La fe de los catalanes en la munición de estreno es inquebrantable y contagiosa. Suenan 10 de las 11 nuevas criaturas (solo queda relegada La isla) aunque ello implique sacrificar clásicos hasta ahora sagrados. Y la renovada pólvora desliza guiños a Radio Futura entre los grititos de Noches blancas o un homenaje explícito a The Smiths en Señales, lo que refrenda la fascinación de nuestros protagonistas por los universos ochenteros y los estribillos inequívocos. Como el de Hasta que caiga el sol, quizá el más claro candidato a pervivir en los tarareos de regreso a casa.

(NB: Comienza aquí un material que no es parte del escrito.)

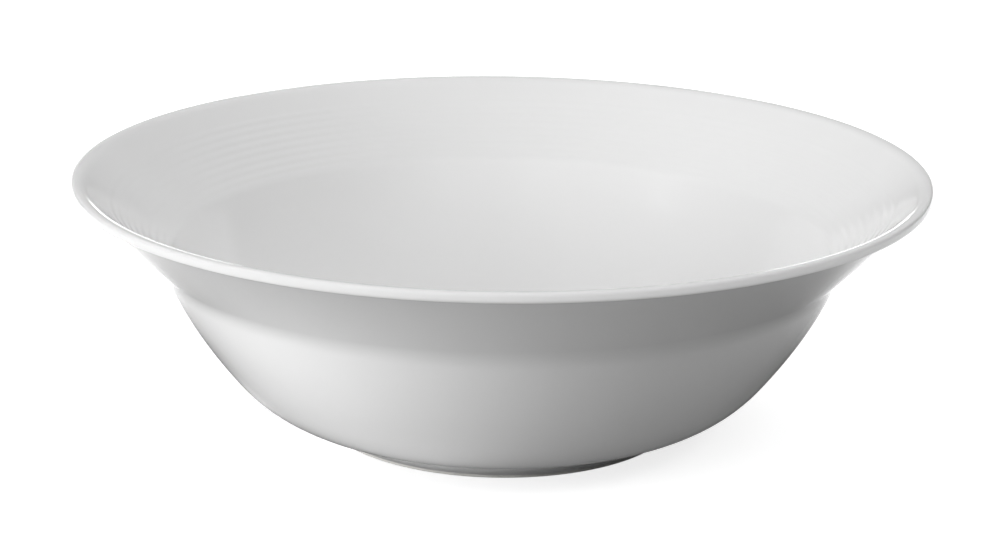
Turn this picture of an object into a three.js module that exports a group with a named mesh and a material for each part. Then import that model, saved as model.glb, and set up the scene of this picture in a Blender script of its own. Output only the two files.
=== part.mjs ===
// A round porcelain serving bowl in millimetres, +Z up, standing on z = 0 about the Z axis.
//
// It has a deep well, a flared rim with eight fine raised rings inside it, a small rounded lip
// and a low foot ring. The fired porcelain is one wall of even thickness. A thin coat of glaze
// covers it inside, over the lip and down the outside, and a second coat lines the recess
// inside the foot. The foot's bearing edge is left bare.
//
// Every outline below is a list of (radius, height) points on the finished, glazed surface.
// Porcelain and glaze are found by shifting that surface inwards.

import * as THREE from 'three';

// Overall size
const RIM_RADIUS = 130;
const HEIGHT = 80;

// Wall, glaze and the clearance that keeps neighbouring solids apart
const WALL = 4.3;
const GLAZE = 0.3;
const CLEARANCE = 0.3;

// Lip: a band with a rounded top that stands out a little over the rim's underside
const LIP_TOP_WIDTH = 3.4;
const LIP_DEPTH = 3.1;
const LIP_INNER_ROUND = 1.9;
const LIP_OUTER_ROUND = 1.2;
const LIP_LOWER_ROUND = 1.4;
const LIP_OVERHANG = 2.6;

// Rim: straight and sloping, from the shoulder outside and the well line inside
const SHOULDER = new THREE.Vector2(103.8, 53.4);
const SHOULDER_ROUND = 4.3;
const WELL_LINE = new THREE.Vector2(101, 57.3);

// Fine raised rings on the inside of the rim
const RING_COUNT = 8;
const RING_RELIEF = 0.08;
const FIRST_RING_RADIUS = 103.4;
const LAST_RING_RADIUS = 118.8;

// Belly: a tight turn above the foot, then a long easy curve up to the shoulder
const BELLY_TURN_PULL = new THREE.Vector2(73.4, 6.7);
const BELLY_MIDDLE = new THREE.Vector2(83.9, 19.7);
const BELLY_SIDE_PULL = new THREE.Vector2(98, 37.3);

// Foot ring
const FOOT_HEIGHT = 5.3;
const FOOT_TOP_RADIUS = 57;
const FOOT_RADIUS = 55.4;
const FOOT_WIDTH = 5.4;
const FOOT_ROUND = 0.9;
const BARE_EDGE = 1.2;
const EDGE_EASE = 0.5;
const UNDERSIDE_BEVEL = 1;

// Recess inside the foot, a little wider at its mouth than at its ceiling
const RECESS_DEPTH = FOOT_HEIGHT - GLAZE - CLEARANCE;
const RECESS_FLARE = 0.6;
const RECESS_ROUND = 1.2;

// Fineness of the curves
const SEGMENTS = 40;
const CURVE_STEPS = 4;
const ROUND_STEPS = 2;

const point = (radius, height) => new THREE.Vector2(radius, height);

// Unit vector from one point towards another.
function heading(from, to) {
  return to.clone().sub(from).normalize();
}

// A point on the straight line from one point to another, at a share of its length.
function between(from, to, share) {
  return from.clone().lerp(to, share);
}

// Shifts an open outline to the right of its direction, each stretch parallel to itself.
function shifted(outline, distance) {
  const last = outline.length - 1;
  return outline.map((here, index) => {
    const arriving = heading(outline[Math.max(index - 1, 0)], outline[Math.max(index, 1)]);
    const leaving = heading(outline[Math.min(index, last - 1)], outline[Math.min(index + 1, last)]);
    const along = arriving.clone().add(leaving).normalize();
    const rightward = point(along.y, -along.x);
    return here.clone().addScaledVector(rightward, distance / along.dot(arriving));
  });
}

// Rounds the corner between two straight stretches with an even curve.
function roundedCorner(before, corner, after, reach) {
  const start = corner.clone().addScaledVector(heading(corner, before), reach);
  const end = corner.clone().addScaledVector(heading(corner, after), reach);
  return new THREE.QuadraticBezierCurve(start, corner, end).getPoints(ROUND_STEPS);
}

// The belly from the foot up to the shoulder, in two curves that meet smoothly.
function bellyOutline() {
  const foot = point(FOOT_TOP_RADIUS, FOOT_HEIGHT);
  const turn = new THREE.QuadraticBezierCurve(foot, BELLY_TURN_PULL, BELLY_MIDDLE);
  const side = new THREE.QuadraticBezierCurve(BELLY_MIDDLE, BELLY_SIDE_PULL, SHOULDER);
  return [...turn.getPoints(CURVE_STEPS), ...side.getPoints(CURVE_STEPS).slice(1)];
}

// The well: a flat floor, then a side that follows the belly one wall thickness inside it.
function wellOutline() {
  const side = shifted(bellyOutline(), -WALL);
  return [point(0, side[0].y), ...side, WELL_LINE];
}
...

Esa querencia por los paisajes noctívagos y taciturnos, desde una perspectiva temporal pero también anímica, parece haber pasado en la banda de querencia a obsesión. En el fondo, la gran baza que exprimió anoche Dorian fue su facilidad para la melancolía contagiosa, para bailar de pura tristeza. Bastaba prestar atención a Duele, canción de título sintomático y espíritu oscuro y depresivo, pero absolutamente vibrante. Los contrastes siempre fueron jugosos a la hora de desarrollar los impulsos creativos.
Gili es un líder algo justo de fervor, pero exhibe un magnetismo discreto, extraño, con poco uso de las dos plataformas a pie de escenario que le permiten ganar medio metro de altura para otear la sala. Dorian siempre se sintieron cercanos de The Cure, pero Buenas intenciones desvela ahora su perfil más sintetizado y robótico, a un solo paso del tributo a Depeche Mode. El pop sintetizado, ya se sabe, siempre fue propicio para las euforias. Aunque sean empacas, teñidas de negritud. Negra negrísima.